His book "Target Iraq: What the News Media Didn’t Tell You” (co-authored with foreign correspondent Reese Erlich) was published in 2003 by Context Books. "Target Iraq" has also been published in German, Italian, Hungarian, Brazilian and South Korean editions.

A collection of Solomon’s columns won the George Orwell Award for Distinguished Contribution to Honesty and Clarity in Public Language. The award, presented by the National Council of Teachers of English, honored Solomon’s book "The Habits of Highly Deceptive Media."

In the introduction to that book, Jonathan Kozol wrote: "The tradition of Upton Sinclair, Lincoln Steffens, and I.F. Stone does not get much attention these days in the mainstream press ... but that tradition is alive and well in this collection of courageously irreverent columns on the media by Norman Solomon. ... He fights the good fight without fear of consequence. He courts no favors. He writes responsibly and is meticulous on details, but he does not choke on false civility."

[Click for more comments about Norman Solomon.]

Solomon’s books include "Target Iraq," “Wizards of Media Oz: Behind the Curtain of Mainstream News,” “The Trouble With Dilbert: How Corporate Culture Gets the Last Laugh,” “False Hope: The Politics of Illusion in the Clinton Era,” “The Power of Babble: The Politician's Dictionary of Buzzwords and Doubletalk for Every Occasion,” and “Killing Our Own: The Disaster of America's Experience With Atomic Radiation.”
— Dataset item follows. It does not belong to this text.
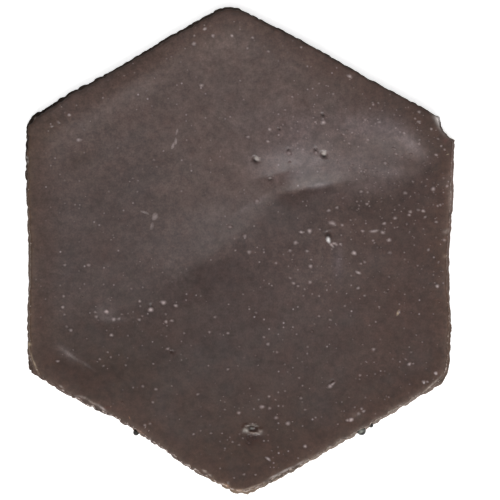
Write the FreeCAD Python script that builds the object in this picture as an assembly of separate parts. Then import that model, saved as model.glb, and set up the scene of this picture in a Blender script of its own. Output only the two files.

Solomon has appeared as a guest on many media outlets including the PBS “NewsHour With Jim Lehrer,” CNN, MSNBC, Fox News Channel, C-SPAN, public radio’s “Marketplace,” and NPR’s “All Things Considered,” “Morning Edition” and “Talk of the Nation.”

In 2003, Norman Solomon appeared on CNN more than a dozen times as an in-studio guest. In addition, he was a guest on MSNBC and Fox News Channel, and appeared on live broadcasts of C-SPAN’s “Washington Journal.” He voiced commentary that aired on the nationwide public radio program “Marketplace.” In addition, Solomon appeared on such international outlets as the BBC Radio World Service, CBC Radio, CBC Television, Voice of America, Al-Jazeera Television, Australia’s ABC television and radio, and SBS radio networks. He also appeared on radio outlets in Ireland and South Africa.

Solomon’s op-ed articles have appeared in a range of newspapers including the Washington Post, Los Angeles Times, Newsday, New York Times, Boston Globe, Miami Herald, USA Today, Philadelphia Inquirer and Baltimore Sun. His articles have also appeared in the International Herald Tribune, Canada’s Globe and Mail, the Toronto Star and the Jordan Times.

In 1997 Solomon co-authored “Wizards of Media Oz: Behind the Curtain of Mainstream News.” A review in the Nation magazine said: “One of the great values of this book is that it demolishes the myth that liberalism dominates the media. ... This nifty, easily digestible compendium ought to be used in high school and college courses to help the young learn how to be discriminating news consumers.”

Solomon co-wrote “Unreliable Sources: A Guide to Detecting Bias in News Media,” published in 1990. A review in the Washington Post concluded that the book “makes a worthy addition to the library of any student of American news media, social structure and political science.” Kirkus Reviews said that the book provides “an extensive record of recent media distortions.” Publishers Weekly said that Solomon and co-author Martin A. Lee “make a compelling case for the contention that newsmen and women distort current events.” The San Francisco Chronicle reviewer wrote: “Their command of information is matched by committed, eloquent writing that plumbs the psychological and political complexities of mass-mediated experience.” Utne Reader called the book “an essential text.” USA Today columnist Barbara Reynolds described it as “a thinking person’s book.”

Solomon’s 1995 book “Through the Media Looking Glass” (co-authored with Jeff Cohen) drew praise from Booklist, which called it “a lively counterpoint to the dominant conservative critique of the ‘liberal’ media.” A review in the Los Angeles Times declared: “The bold, muckraking tone of these columns offers a welcome respite from the decerebrated discourse that too often passes for contemporary journalism.”

His journalistic experience includes many years of free-lance writing for Pacific News Service and other media outlets, and several reporting visits to the Soviet Union during the mid-1980s. He is a former associate of the Center for Investigative Reporting.

Norman Solomon is a longtime associate of the media watch group FAIR (Fairness & Accuracy In Reporting). He is also senior advisor to the National Radio Project, which produces the weekly public-affairs program “Making Contact,” heard on 160 noncommercial radio stations in North America. He anchored live national radio coverage of the Democratic and Republican national conventions in 1992, 1996 and 2000.